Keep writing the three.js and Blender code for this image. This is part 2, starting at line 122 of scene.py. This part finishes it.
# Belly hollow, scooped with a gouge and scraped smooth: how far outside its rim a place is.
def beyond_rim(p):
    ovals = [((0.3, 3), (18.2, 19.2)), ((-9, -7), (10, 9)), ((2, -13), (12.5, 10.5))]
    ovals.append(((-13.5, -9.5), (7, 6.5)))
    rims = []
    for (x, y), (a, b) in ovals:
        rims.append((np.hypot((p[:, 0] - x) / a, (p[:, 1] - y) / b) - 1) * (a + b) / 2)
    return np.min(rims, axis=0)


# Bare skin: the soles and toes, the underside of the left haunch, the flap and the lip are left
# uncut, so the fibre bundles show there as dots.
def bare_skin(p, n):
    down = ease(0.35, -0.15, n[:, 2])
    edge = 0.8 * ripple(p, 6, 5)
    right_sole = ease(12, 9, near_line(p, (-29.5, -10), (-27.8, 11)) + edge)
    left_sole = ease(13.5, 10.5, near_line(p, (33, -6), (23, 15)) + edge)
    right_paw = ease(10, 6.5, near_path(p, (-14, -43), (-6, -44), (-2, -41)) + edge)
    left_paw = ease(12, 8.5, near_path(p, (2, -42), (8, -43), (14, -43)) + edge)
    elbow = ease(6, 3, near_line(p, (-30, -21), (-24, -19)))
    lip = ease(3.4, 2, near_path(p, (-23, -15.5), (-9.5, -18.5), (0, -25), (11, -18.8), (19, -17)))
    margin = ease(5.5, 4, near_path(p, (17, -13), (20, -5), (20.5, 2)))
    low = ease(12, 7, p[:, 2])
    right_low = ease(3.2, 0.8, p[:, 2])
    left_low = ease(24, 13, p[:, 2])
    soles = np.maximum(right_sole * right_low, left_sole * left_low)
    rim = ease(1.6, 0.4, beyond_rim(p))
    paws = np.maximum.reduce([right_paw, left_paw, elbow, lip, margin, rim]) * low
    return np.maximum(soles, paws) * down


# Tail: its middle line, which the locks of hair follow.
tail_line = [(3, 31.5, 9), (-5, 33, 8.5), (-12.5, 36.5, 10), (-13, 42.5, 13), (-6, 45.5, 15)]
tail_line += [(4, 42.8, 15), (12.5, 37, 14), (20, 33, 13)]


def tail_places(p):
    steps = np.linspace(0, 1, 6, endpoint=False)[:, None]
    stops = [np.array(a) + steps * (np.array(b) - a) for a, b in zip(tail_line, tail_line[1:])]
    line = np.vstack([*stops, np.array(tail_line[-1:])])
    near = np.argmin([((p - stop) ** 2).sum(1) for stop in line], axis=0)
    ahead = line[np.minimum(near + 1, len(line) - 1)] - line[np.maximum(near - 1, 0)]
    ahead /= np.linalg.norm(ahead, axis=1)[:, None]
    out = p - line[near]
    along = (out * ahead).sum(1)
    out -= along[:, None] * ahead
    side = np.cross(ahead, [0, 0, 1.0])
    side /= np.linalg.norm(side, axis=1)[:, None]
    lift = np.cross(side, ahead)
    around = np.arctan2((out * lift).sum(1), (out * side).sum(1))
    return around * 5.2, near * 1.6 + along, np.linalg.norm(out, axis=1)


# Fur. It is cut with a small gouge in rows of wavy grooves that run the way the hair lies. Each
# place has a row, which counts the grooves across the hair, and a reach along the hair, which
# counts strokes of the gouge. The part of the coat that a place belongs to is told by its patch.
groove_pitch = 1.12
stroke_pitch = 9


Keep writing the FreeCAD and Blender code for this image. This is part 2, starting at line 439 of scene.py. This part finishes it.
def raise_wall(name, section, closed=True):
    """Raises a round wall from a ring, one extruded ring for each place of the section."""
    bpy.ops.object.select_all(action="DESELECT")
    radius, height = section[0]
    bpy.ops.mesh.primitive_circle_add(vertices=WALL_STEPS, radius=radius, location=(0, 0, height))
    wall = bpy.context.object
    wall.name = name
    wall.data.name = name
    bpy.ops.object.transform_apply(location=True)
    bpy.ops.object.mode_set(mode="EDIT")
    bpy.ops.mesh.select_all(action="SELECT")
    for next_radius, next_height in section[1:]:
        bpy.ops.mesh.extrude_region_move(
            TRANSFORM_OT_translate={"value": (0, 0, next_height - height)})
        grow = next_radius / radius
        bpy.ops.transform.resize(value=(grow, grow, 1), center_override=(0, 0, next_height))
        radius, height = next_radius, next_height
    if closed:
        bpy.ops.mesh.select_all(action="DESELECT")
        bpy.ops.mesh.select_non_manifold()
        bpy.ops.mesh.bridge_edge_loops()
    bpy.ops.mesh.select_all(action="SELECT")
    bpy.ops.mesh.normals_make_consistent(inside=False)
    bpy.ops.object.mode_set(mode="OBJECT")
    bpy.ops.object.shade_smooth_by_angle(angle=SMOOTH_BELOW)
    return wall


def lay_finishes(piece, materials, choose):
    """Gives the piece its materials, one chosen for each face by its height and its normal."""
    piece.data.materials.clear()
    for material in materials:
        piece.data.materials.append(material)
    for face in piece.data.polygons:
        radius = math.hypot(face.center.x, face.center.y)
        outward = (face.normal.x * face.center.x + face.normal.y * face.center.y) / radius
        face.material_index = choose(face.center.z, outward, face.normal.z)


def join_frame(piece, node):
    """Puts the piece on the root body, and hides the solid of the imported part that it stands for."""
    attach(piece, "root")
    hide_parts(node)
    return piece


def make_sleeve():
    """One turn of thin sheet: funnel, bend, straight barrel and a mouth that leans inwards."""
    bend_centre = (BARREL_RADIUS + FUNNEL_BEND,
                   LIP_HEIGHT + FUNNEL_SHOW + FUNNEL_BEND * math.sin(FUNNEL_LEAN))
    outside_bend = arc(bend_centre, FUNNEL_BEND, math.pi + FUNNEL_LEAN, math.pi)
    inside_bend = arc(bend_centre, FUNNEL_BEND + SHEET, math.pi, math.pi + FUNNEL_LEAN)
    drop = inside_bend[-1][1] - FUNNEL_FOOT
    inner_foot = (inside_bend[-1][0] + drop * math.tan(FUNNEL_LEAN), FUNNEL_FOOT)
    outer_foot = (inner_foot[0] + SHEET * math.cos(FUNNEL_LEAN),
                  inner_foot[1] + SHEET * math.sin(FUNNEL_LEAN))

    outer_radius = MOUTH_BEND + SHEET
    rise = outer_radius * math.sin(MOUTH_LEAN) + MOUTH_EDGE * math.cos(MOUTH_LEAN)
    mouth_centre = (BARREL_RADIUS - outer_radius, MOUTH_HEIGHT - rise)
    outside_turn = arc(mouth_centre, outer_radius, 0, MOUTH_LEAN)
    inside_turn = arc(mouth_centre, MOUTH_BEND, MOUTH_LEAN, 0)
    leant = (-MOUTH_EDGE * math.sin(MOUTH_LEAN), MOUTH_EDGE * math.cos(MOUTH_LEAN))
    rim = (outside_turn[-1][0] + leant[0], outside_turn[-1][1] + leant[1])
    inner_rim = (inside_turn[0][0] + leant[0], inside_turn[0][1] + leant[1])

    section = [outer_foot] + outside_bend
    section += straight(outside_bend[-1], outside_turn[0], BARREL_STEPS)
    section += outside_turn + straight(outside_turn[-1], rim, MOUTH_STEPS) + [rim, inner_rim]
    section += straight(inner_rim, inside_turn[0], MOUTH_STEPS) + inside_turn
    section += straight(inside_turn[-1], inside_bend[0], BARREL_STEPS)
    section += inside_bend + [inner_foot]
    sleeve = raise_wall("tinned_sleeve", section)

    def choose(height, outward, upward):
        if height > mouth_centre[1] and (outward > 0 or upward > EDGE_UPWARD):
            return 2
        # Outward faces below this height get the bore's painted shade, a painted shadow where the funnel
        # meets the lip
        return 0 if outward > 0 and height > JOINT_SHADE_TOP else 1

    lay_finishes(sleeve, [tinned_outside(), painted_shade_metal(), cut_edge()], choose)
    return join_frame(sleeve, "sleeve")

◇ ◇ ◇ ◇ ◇

■ Exercise aim: Produce an exact copy of all the records.

■ In response:
Keep writing the three.js and Blender code for this image. This is part 2, starting at line 122 of scene.py. This part finishes it.
# Belly hollow, scooped with a gouge and scraped smooth: how far outside its rim a place is.
def beyond_rim(p):
    ovals = [((0.3, 3), (18.2, 19.2)), ((-9, -7), (10, 9)), ((2, -13), (12.5, 10.5))]
    ovals.append(((-13.5, -9.5), (7, 6.5)))
    rims = []
    for (x, y), (a, b) in ovals:
        rims.append((np.hypot((p[:, 0] - x) / a, (p[:, 1] - y) / b) - 1) * (a + b) / 2)
    return np.min(rims, axis=0)


# Bare skin: the soles and toes, the underside of the left haunch, the flap and the lip are left
# uncut, so the fibre bundles show there as dots.
def bare_skin(p, n):
    down = ease(0.35, -0.15, n[:, 2])
    edge = 0.8 * ripple(p, 6, 5)
    right_sole = ease(12, 9, near_line(p, (-29.5, -10), (-27.8, 11)) + edge)
    left_sole = ease(13.5, 10.5, near_line(p, (33, -6), (23, 15)) + edge)
    right_paw = ease(10, 6.5, near_path(p, (-14, -43), (-6, -44), (-2, -41)) + edge)
    left_paw = ease(12, 8.5, near_path(p, (2, -42), (8, -43), (14, -43)) + edge)
    elbow = ease(6, 3, near_line(p, (-30, -21), (-24, -19)))
    lip = ease(3.4, 2, near_path(p, (-23, -15.5), (-9.5, -18.5), (0, -25), (11, -18.8), (19, -17)))
    margin = ease(5.5, 4, near_path(p, (17, -13), (20, -5), (20.5, 2)))
    low = ease(12, 7, p[:, 2])
    right_low = ease(3.2, 0.8, p[:, 2])
    left_low = ease(24, 13, p[:, 2])
    soles = np.maximum(right_sole * right_low, left_sole * left_low)
    rim = ease(1.6, 0.4, beyond_rim(p))
    paws = np.maximum.reduce([right_paw, left_paw, elbow, lip, margin, rim]) * low
    return np.maximum(soles, paws) * down


# Tail: its middle line, which the locks of hair follow.
tail_line = [(3, 31.5, 9), (-5, 33, 8.5), (-12.5, 36.5, 10), (-13, 42.5, 13), (-6, 45.5, 15)]
tail_line += [(4, 42.8, 15), (12.5, 37, 14), (20, 33, 13)]


def tail_places(p):
    steps = np.linspace(0, 1, 6, endpoint=False)[:, None]
    stops = [np.array(a) + steps * (np.array(b) - a) for a, b in zip(tail_line, tail_line[1:])]
    line = np.vstack([*stops, np.array(tail_line[-1:])])
    near = np.argmin([((p - stop) ** 2).sum(1) for stop in line], axis=0)
    ahead = line[np.minimum(near + 1, len(line) - 1)] - line[np.maximum(near - 1, 0)]
    ahead /= np.linalg.norm(ahead, axis=1)[:, None]
    out = p - line[near]
    along = (out * ahead).sum(1)
    out -= along[:, None] * ahead
    side = np.cross(ahead, [0, 0, 1.0])
    side /= np.linalg.norm(side, axis=1)[:, None]
    lift = np.cross(side, ahead)
    around = np.arctan2((out * lift).sum(1), (out * side).sum(1))
    return around * 5.2, near * 1.6 + along, np.linalg.norm(out, axis=1)


# Fur. It is cut with a small gouge in rows of wavy grooves that run the way the hair lies. Each
# place has a row, which counts the grooves across the hair, and a reach along the hair, which
# counts strokes of the gouge. The part of the coat that a place belongs to is told by its patch.
groove_pitch = 1.12
stroke_pitch = 9


Keep writing the FreeCAD and Blender code for this image. This is part 2, starting at line 439 of scene.py. This part finishes it.
def raise_wall(name, section, closed=True):
    """Raises a round wall from a ring, one extruded ring for each place of the section."""
    bpy.ops.object.select_all(action="DESELECT")
    radius, height = section[0]
    bpy.ops.mesh.primitive_circle_add(vertices=WALL_STEPS, radius=radius, location=(0, 0, height))
    wall = bpy.context.object
    wall.name = name
    wall.data.name = name
    bpy.ops.object.transform_apply(location=True)
    bpy.ops.object.mode_set(mode="EDIT")
    bpy.ops.mesh.select_all(action="SELECT")
    for next_radius, next_height in section[1:]:
        bpy.ops.mesh.extrude_region_move(
            TRANSFORM_OT_translate={"value": (0, 0, next_height - height)})
        grow = next_radius / radius
        bpy.ops.transform.resize(value=(grow, grow, 1), center_override=(0, 0, next_height))
        radius, height = next_radius, next_height
    if closed:
        bpy.ops.mesh.select_all(action="DESELECT")
        bpy.ops.mesh.select_non_manifold()
        bpy.ops.mesh.bridge_edge_loops()
    bpy.ops.mesh.select_all(action="SELECT")
    bpy.ops.mesh.normals_make_consistent(inside=False)
    bpy.ops.object.mode_set(mode="OBJECT")
    bpy.ops.object.shade_smooth_by_angle(angle=SMOOTH_BELOW)
    return wall


def lay_finishes(piece, materials, choose):
    """Gives the piece its materials, one chosen for each face by its height and its normal."""
    piece.data.materials.clear()
    for material in materials:
        piece.data.materials.append(material)
    for face in piece.data.polygons:
        radius = math.hypot(face.center.x, face.center.y)
        outward = (face.normal.x * face.center.x + face.normal.y * face.center.y) / radius
        face.material_index = choose(face.center.z, outward, face.normal.z)


def join_frame(piece, node):
    """Puts the piece on the root body, and hides the solid of the imported part that it stands for."""
    attach(piece, "root")
    hide_parts(node)
    return piece


def make_sleeve():
    """One turn of thin sheet: funnel, bend, straight barrel and a mouth that leans inwards."""
    bend_centre = (BARREL_RADIUS + FUNNEL_BEND,
                   LIP_HEIGHT + FUNNEL_SHOW + FUNNEL_BEND * math.sin(FUNNEL_LEAN))
    outside_bend = arc(bend_centre, FUNNEL_BEND, math.pi + FUNNEL_LEAN, math.pi)
    inside_bend = arc(bend_centre, FUNNEL_BEND + SHEET, math.pi, math.pi + FUNNEL_LEAN)
    drop = inside_bend[-1][1] - FUNNEL_FOOT
    inner_foot = (inside_bend[-1][0] + drop * math.tan(FUNNEL_LEAN), FUNNEL_FOOT)
    outer_foot = (inner_foot[0] + SHEET * math.cos(FUNNEL_LEAN),
                  inner_foot[1] + SHEET * math.sin(FUNNEL_LEAN))

    outer_radius = MOUTH_BEND + SHEET
    rise = outer_radius * math.sin(MOUTH_LEAN) + MOUTH_EDGE * math.cos(MOUTH_LEAN)
    mouth_centre = (BARREL_RADIUS - outer_radius, MOUTH_HEIGHT - rise)
    outside_turn = arc(mouth_centre, outer_radius, 0, MOUTH_LEAN)
    inside_turn = arc(mouth_centre, MOUTH_BEND, MOUTH_LEAN, 0)
    leant = (-MOUTH_EDGE * math.sin(MOUTH_LEAN), MOUTH_EDGE * math.cos(MOUTH_LEAN))
    rim = (outside_turn[-1][0] + leant[0], outside_turn[-1][1] + leant[1])
    inner_rim = (inside_turn[0][0] + leant[0], inside_turn[0][1] + leant[1])

    section = [outer_foot] + outside_bend
    section += straight(outside_bend[-1], outside_turn[0], BARREL_STEPS)
    section += outside_turn + straight(outside_turn[-1], rim, MOUTH_STEPS) + [rim, inner_rim]
    section += straight(inner_rim, inside_turn[0], MOUTH_STEPS) + inside_turn
    section += straight(inside_turn[-1], inside_bend[0], BARREL_STEPS)
    section += inside_bend + [inner_foot]
    sleeve = raise_wall("tinned_sleeve", section)

    def choose(height, outward, upward):
        if height > mouth_centre[1] and (outward > 0 or upward > EDGE_UPWARD):
            return 2
        # Outward faces below this height get the bore's painted shade, a painted shadow where the funnel
        # meets the lip
        return 0 if outward > 0 and height > JOINT_SHADE_TOP else 1

    lay_finishes(sleeve, [tinned_outside(), painted_shade_metal(), cut_edge()], choose)
    return join_frame(sleeve, "sleeve")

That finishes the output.